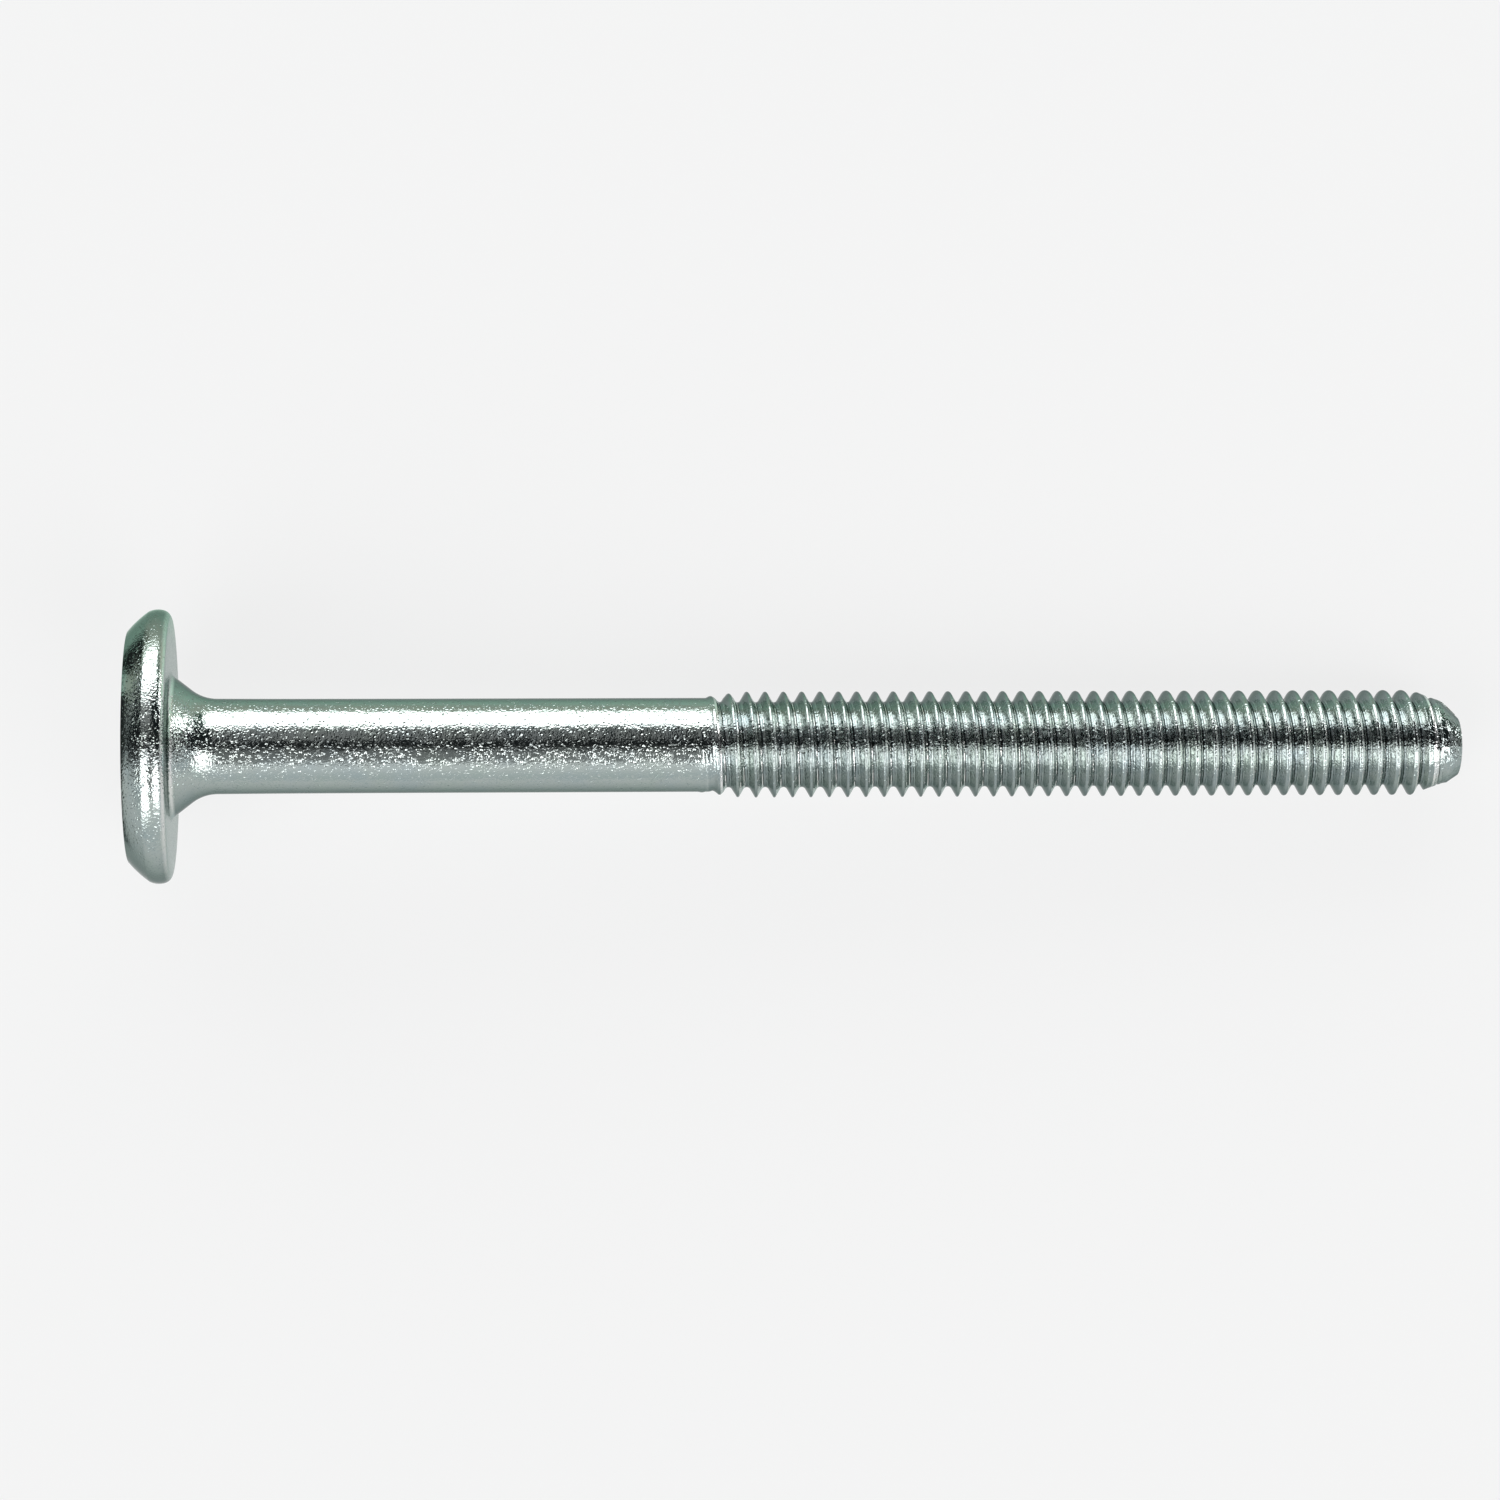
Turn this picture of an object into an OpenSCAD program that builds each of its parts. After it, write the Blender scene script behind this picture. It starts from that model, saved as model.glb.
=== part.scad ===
// Low head socket cap screw, metric M6, lying at rest on its head rim and thread end.
// All sizes are in millimetres. The screw is drawn along its axis, then laid down by its own geometry.

/* [Head] */
// Diameter over the rounded rim
head_diameter = 14.8; // [13:0.1:18]
// Thickness from the front flat to the bearing face
head_thickness = 2.3; // [2:0.1:4]
// Diameter of the front flat, inside the bevel
front_diameter = 12.6; // [10:0.1:13]
// Radius of the rounded rim
rim_radius = 0.75; // [0.6:0.05:0.9]
// Distance from the bearing face to the widest point of the rim
rim_depth = 0.68; // [0.4:0.02:0.8]
// Turn of the rim, from straight forward, at which the bevel meets it, in degrees
bevel_meet_angle = 55; // [45:1:70]

/* [Hex socket] */
// Width across the flats of the socket
socket_across_flats = 4; // [3:0.5:5]
// Depth of the flats below the front flat
socket_depth = 2.8; // [2:0.1:3.2]
// Diameter of the lead-in bevel at the socket mouth
socket_mouth_diameter = 4.9; // [4.7:0.1:6.5]
// Half angle of the lead-in bevel, in degrees
socket_mouth_angle = 45; // [30:5:60]
// Diameter of the drilled point at the socket bottom
drill_diameter = 3.7; // [2.8:0.1:4.6]
// Half angle of the drilled point, in degrees
drill_angle = 60; // [55:1:70]

/* [Neck and shank] */
// Diameter of the flare where it leaves the bearing face
flare_diameter = 7.8; // [7:0.1:9]
// Half angle of the flare, in degrees
flare_angle = 38; // [30:1:45]
// Radius that blends the flare into the shank
neck_radius = 2.2; // [1:0.1:3]
// Diameter of the plain shank
shank_diameter = 5.1; // [4.6:0.05:5.6]

/* [Thread and point] */
// Length from the bearing face to the end
length_under_head = 70; // [30:1:120]
// Length of the thread, run-out and point included
thread_length = 41.3; // [20:0.1:60]
// Major diameter of the thread
thread_diameter = 5.8; // [5.75:0.01:6]
// Length of the thread's run-out cone at the shank
runout_length = 1.4; // [0.5:0.1:3]
// Length of the tapered point, end edge left out
point_length = 1.8; // [1:0.1:3]
// Diameter where the taper meets the end edge
point_diameter = 4.3; // [3.8:0.1:4.8]
// Diameter of the flat end
end_diameter = 3.3; // [2:0.1:4]
// Length of the bevelled end edge
end_edge_length = 0.6; // [0.2:0.1:1]

/* [Hidden] */

HEX_SIDES = 6;
ROUND = 128;
OVERLAP = 0.2;
ZINC_PLATE = [0.76, 0.80, 0.79];

rim_centre = head_diameter / 2 - rim_radius;
bevel_end = [rim_centre + rim_radius * sin(bevel_meet_angle), -rim_depth - rim_radius * cos(bevel_meet_angle)];

flare_end_radius = shank_diameter / 2 + neck_radius * (1 - cos(flare_angle));
flare_end = (flare_diameter / 2 - flare_end_radius) / tan(flare_angle);
neck_end = flare_end + neck_radius * sin(flare_angle);

thread_start = length_under_head - thread_length;
full_thread_start = thread_start + runout_length;
taper_end = length_under_head - end_edge_length;
taper_start = taper_end - point_length;

socket_corner_radius = socket_across_flats / 2 / cos(180 / HEX_SIDES);
socket_floor = -head_thickness + socket_depth;
mouth_depth = socket_mouth_diameter / 2 / tan(socket_mouth_angle);
drill_depth = drill_diameter / 2 / tan(drill_angle);

// The rest: a floor line that passes the first full crest of the point and touches the rim.
rim_reach = taper_start + rim_depth;
rim_rise = rim_centre - thread_diameter / 2;
rest_tilt = atan2(rim_rise, rim_reach) + asin(rim_radius / norm([rim_reach, rim_rise]));
rest_height = taper_start * sin(rest_tilt) + thread_diameter / 2 * cos(rest_tilt);
far_left = -head_thickness * cos(rest_tilt) - front_diameter / 2 * sin(rest_tilt);
far_right = length_under_head * cos(rest_tilt) + end_diameter / 2 * sin(rest_tilt);

// Half section of the head: flat front, bevel, rounded rim and flat bearing face.
module head_section() {
    intersection() {
        union() {
            polygon([
                [0, -head_thickness],
                [front_diameter / 2, -head_thickness],
                bevel_end,
                [rim_centre, OVERLAP],
                [0, OVERLAP]
            ]);
            translate([rim_centre, -rim_depth]) circle(r = rim_radius, $fn = ROUND);
        }
        translate([0, -head_thickness]) square([head_diameter, head_thickness]);
    }
}

// Half section of the neck: a conical flare that a fillet blends into the shank.
module neck_section() {
    difference() {
        polygon([
            [0, -OVERLAP],
            [flare_diameter / 2, -OVERLAP],
            [flare_diameter / 2, 0],
            [flare_end_radius, flare_end],
            [flare_end_radius + neck_radius / 2, flare_end],
            [flare_end_radius + neck_radius / 2, neck_end],
            [0, neck_end]
        ]);
        translate([shank_diameter / 2 + neck_radius, neck_end]) circle(r = neck_radius, $fn = ROUND);
    }
}

// The plain shank and the thread's outside form, as one turned body.
module stem() {
    cylinder(d = shank_diameter, h = full_thread_start, $fn = ROUND);
    translate([0, 0, thread_start])
        cylinder(d1 = shank_diameter, d2 = thread_diameter, h = runout_length, $fn = ROUND);
    translate([0, 0, full_thread_start])
        cylinder(d = thread_diameter, h = taper_start - full_thread_start, $fn = ROUND);
    translate([0, 0, taper_start])
        cylinder(d1 = thread_diameter, d2 = point_diameter, h = point_length, $fn = ROUND);
    translate([0, 0, taper_end])
        cylinder(d1 = point_diameter, d2 = end_diameter, h = end_edge_length, $fn = ROUND);
}

// Hexagon socket with a lead-in bevel and a drilled point at its bottom.
module socket() {
    translate([0, 0, -head_thickness - OVERLAP])
        cylinder(r = socket_corner_radius, h = socket_depth + OVERLAP, $fn = HEX_SIDES);
    translate([0, 0, -head_thickness])
        cylinder(d1 = socket_mouth_diameter, d2 = 0, h = mouth_depth, $fn = ROUND);
    translate([0, 0, socket_floor])
        cylinder(d1 = drill_diameter, d2 = 0, h = drill_depth, $fn = ROUND);
}

module cap_screw() {
    color(ZINC_PLATE)
        translate([-(far_left + far_right) / 2, 0, rest_height])
            rotate([0, 90 + rest_tilt, 0])
                difference() {
                    union() {
                        rotate_extrude($fn = ROUND) head_section();
                        rotate_extrude($fn = ROUND) neck_section();
                        stem();
                    }
                    socket();
                }
}

cap_screw();
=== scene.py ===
import math

import bmesh
import bpy
import numpy as np
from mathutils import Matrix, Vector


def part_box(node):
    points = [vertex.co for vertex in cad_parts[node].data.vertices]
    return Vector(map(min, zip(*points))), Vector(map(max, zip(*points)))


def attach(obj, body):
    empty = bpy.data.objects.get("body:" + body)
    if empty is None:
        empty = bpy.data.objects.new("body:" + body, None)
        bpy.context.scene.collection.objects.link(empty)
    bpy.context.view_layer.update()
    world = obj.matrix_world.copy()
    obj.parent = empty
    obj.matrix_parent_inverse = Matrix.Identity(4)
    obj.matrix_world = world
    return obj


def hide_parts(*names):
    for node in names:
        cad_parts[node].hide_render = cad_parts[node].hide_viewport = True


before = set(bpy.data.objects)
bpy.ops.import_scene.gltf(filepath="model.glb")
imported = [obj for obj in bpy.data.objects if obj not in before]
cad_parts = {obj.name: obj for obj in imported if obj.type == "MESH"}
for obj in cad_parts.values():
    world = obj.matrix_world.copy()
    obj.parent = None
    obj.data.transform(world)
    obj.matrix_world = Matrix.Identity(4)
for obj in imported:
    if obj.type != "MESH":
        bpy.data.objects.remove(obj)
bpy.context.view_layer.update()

MM = 0.001
NODE = "cap_screw"

# ---------------------------------------------------------------- sizes, in millimetres
# They repeat the part's own sizes. Along the axis, a runs from the bearing face to the end.
HEAD_R, HEAD_H, FRONT_R = 7.4, 2.3, 6.3
RIM_R, RIM_DEPTH = 0.75, 0.68
SOCKET_FLAT, SOCKET_DEPTH = 2.0, 2.8    # the first is half the size across flats
MOUTH_R, DRILL_R, DRILL_TAN = 2.45, 1.85, math.tan(math.radians(60))
FLARE_R, FLARE_ANGLE, NECK_ARC = 3.9, 38, 2.2
FLARE_TAN = math.tan(math.radians(FLARE_ANGLE))
SHANK_R = 2.55
LENGTH, MAJOR_R = 70.0, 2.9
TAPER_START = 67.6

# What the visual adds to them, in millimetres too. SHEAR is a share of the radius.
RIM_TOP = 7.39                                     # a little inside the CAD's box
SWELL, SWELL_END, SWELL_FADE = 0.025, 2.4, 3.0     # the shank is thicker next to the neck
PITCH = 0.998                                      # 1 mm, as the photo spaces the crests
CREST_AT = 31.015                                  # a crest passes ang 0 here
CREST_R, ROOT_R = 2.878, 2.31
CREST_ARC, WORN_ARC = 0.085, 0.06                  # a crest's rounding, and what wear adds to it
WEAR_START, WEAR_OVER = 40, 22
THREAD_RISE, THREAD_RISE_OVER = 28.3, 2.4          # where crests grow out of the shank
GROOVE_SINK, GROOVE_SINK_OVER = 28.9, 0.75         # where roots sink into it
POINT_BLEND = 0.03                                 # softness of the thread's edge with the point
SHEAR, SHEAR_START, SHEAR_OVER = 0.13, 69.1, 0.9   # the nose is sheared off a little out of true
FOOT = 0.5                                         # fillet between bearing face and flare

# The point's outline: distance along the axis, and radius.
POINT_A = np.array([60.0, 67.2, 67.6, 67.9, 68.3, 68.6, 68.92, 69.27, 69.62, 69.80, 69.92,
                    69.98, 70.0])
POINT_E = np.array([3.20, 2.95, 2.86, 2.72, 2.56, 2.45, 2.35, 2.21, 2.03, 1.90, 1.80, 1.71, 1.62])

HALF_THREAD = math.radians(30)
COS_HALF_THREAD = 0.8660254

# ---------------------------------------------------------------- the rest, as the CAD lays it
rim_centre = HEAD_R - RIM_R
reach, rise = TAPER_START + RIM_DEPTH, rim_centre - MAJOR_R
TILT = math.atan2(rise, reach) + math.asin(RIM_R / math.hypot(reach, rise))
CT, ST = math.cos(TILT), math.sin(TILT)
low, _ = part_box(NODE)
Z0 = low.z / MM + TAPER_START * ST + MAJOR_R * CT
X0 = low.x / MM + HEAD_H * CT + FRONT_R * ST


def place(a, r, ang):
    """A point of the screw in metres: a along the axis, r off it, ang from +Y towards +Z."""
    s, c = np.sin(ang), np.cos(ang)
    return np.stack([X0 + a * CT + r * s * ST, r * c + 0 * a, Z0 - a * ST + r * s * CT], -1) * MM


def on_axis(a):
    """The point of the axis at a, in metres."""
    return place(np.array(a), np.array(0.0), np.array(0.0))


# ---------------------------------------------------------------- thread form
def smooth(x):
    x = np.clip(x, 0, 1)
    return x * x * (3 - 2 * x)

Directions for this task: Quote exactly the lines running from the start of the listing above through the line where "its own geometry." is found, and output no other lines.

In response:
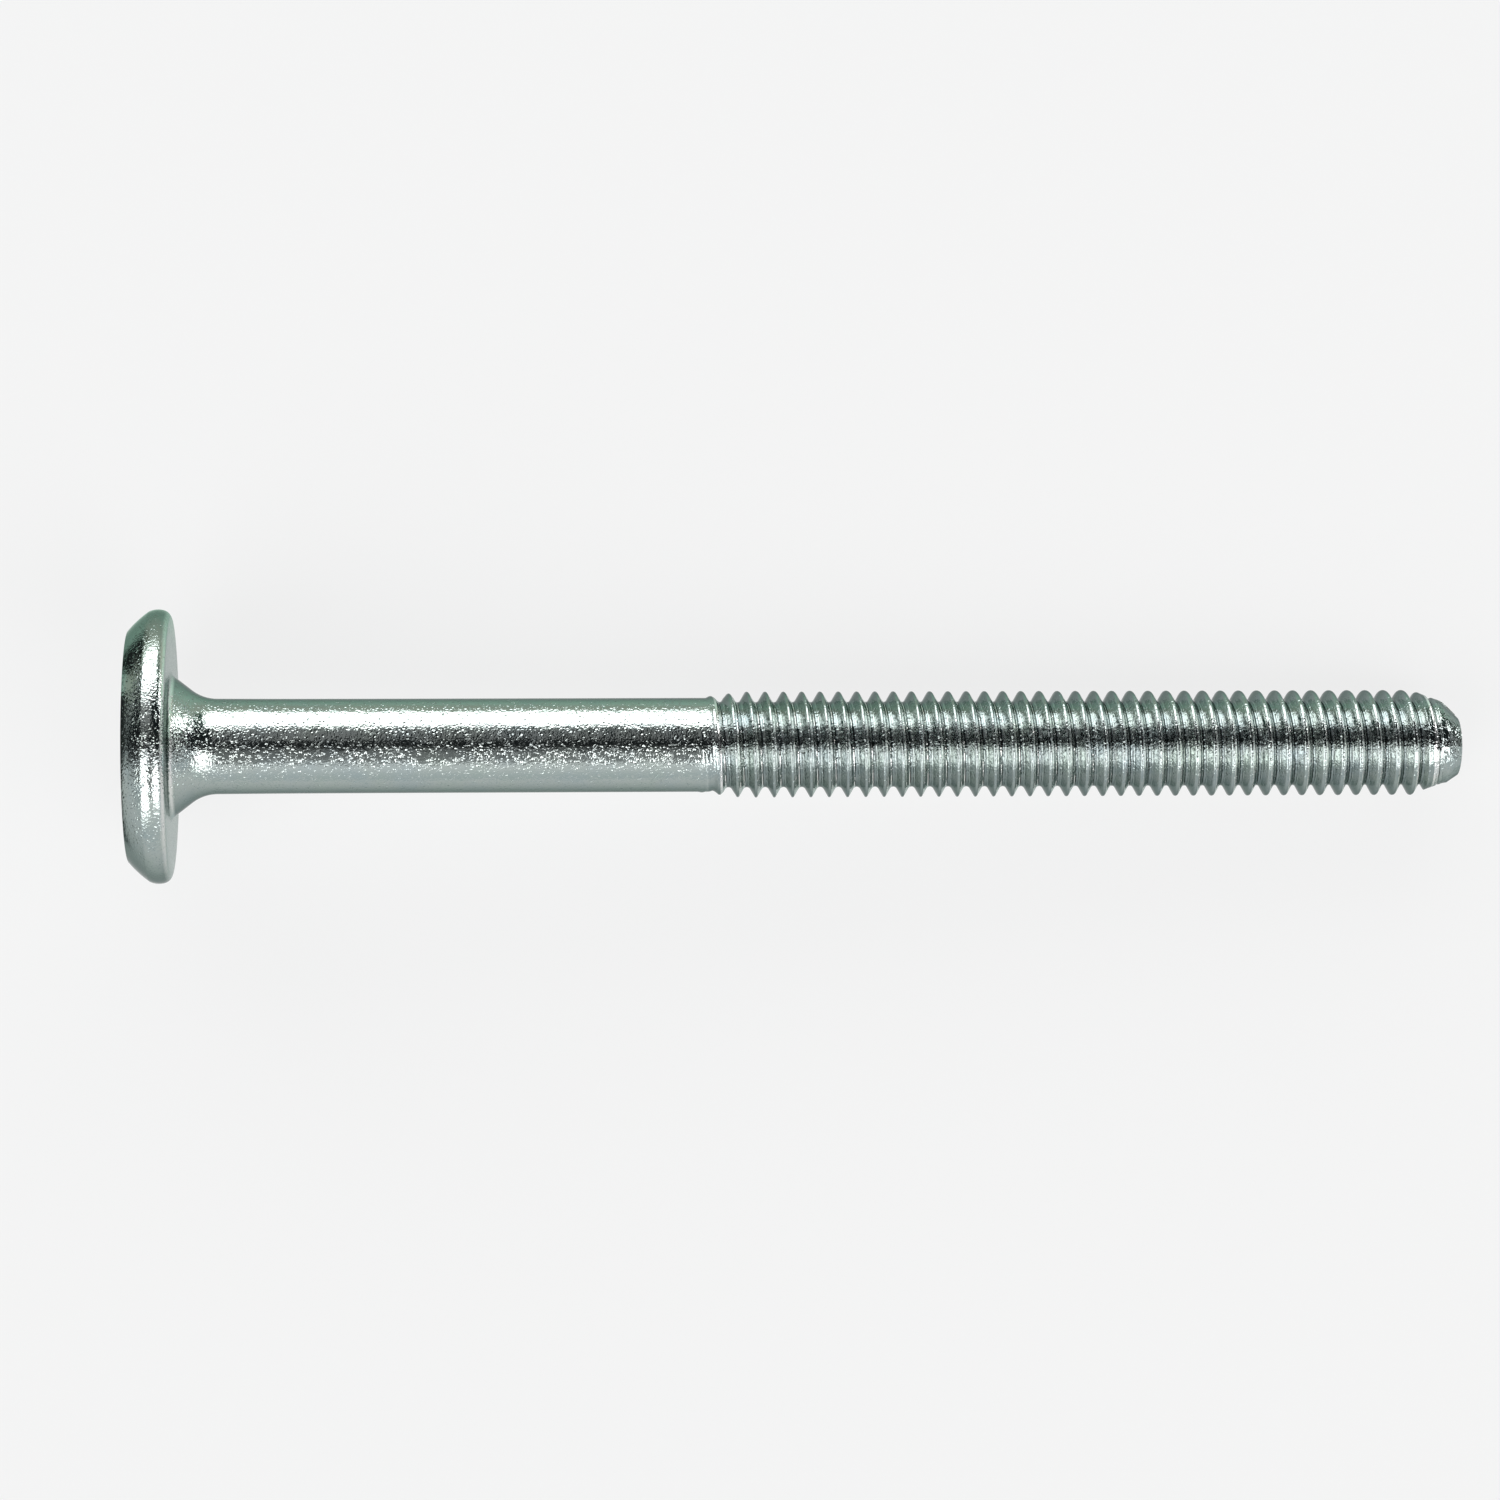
Turn this picture of an object into an OpenSCAD program that builds each of its parts. After it, write the Blender scene script behind this picture. It starts from that model, saved as model.glb.
=== part.scad ===
// Low head socket cap screw, metric M6, lying at rest on its head rim and thread end.
// All sizes are in millimetres. The screw is drawn along its axis, then laid down by its own geometry.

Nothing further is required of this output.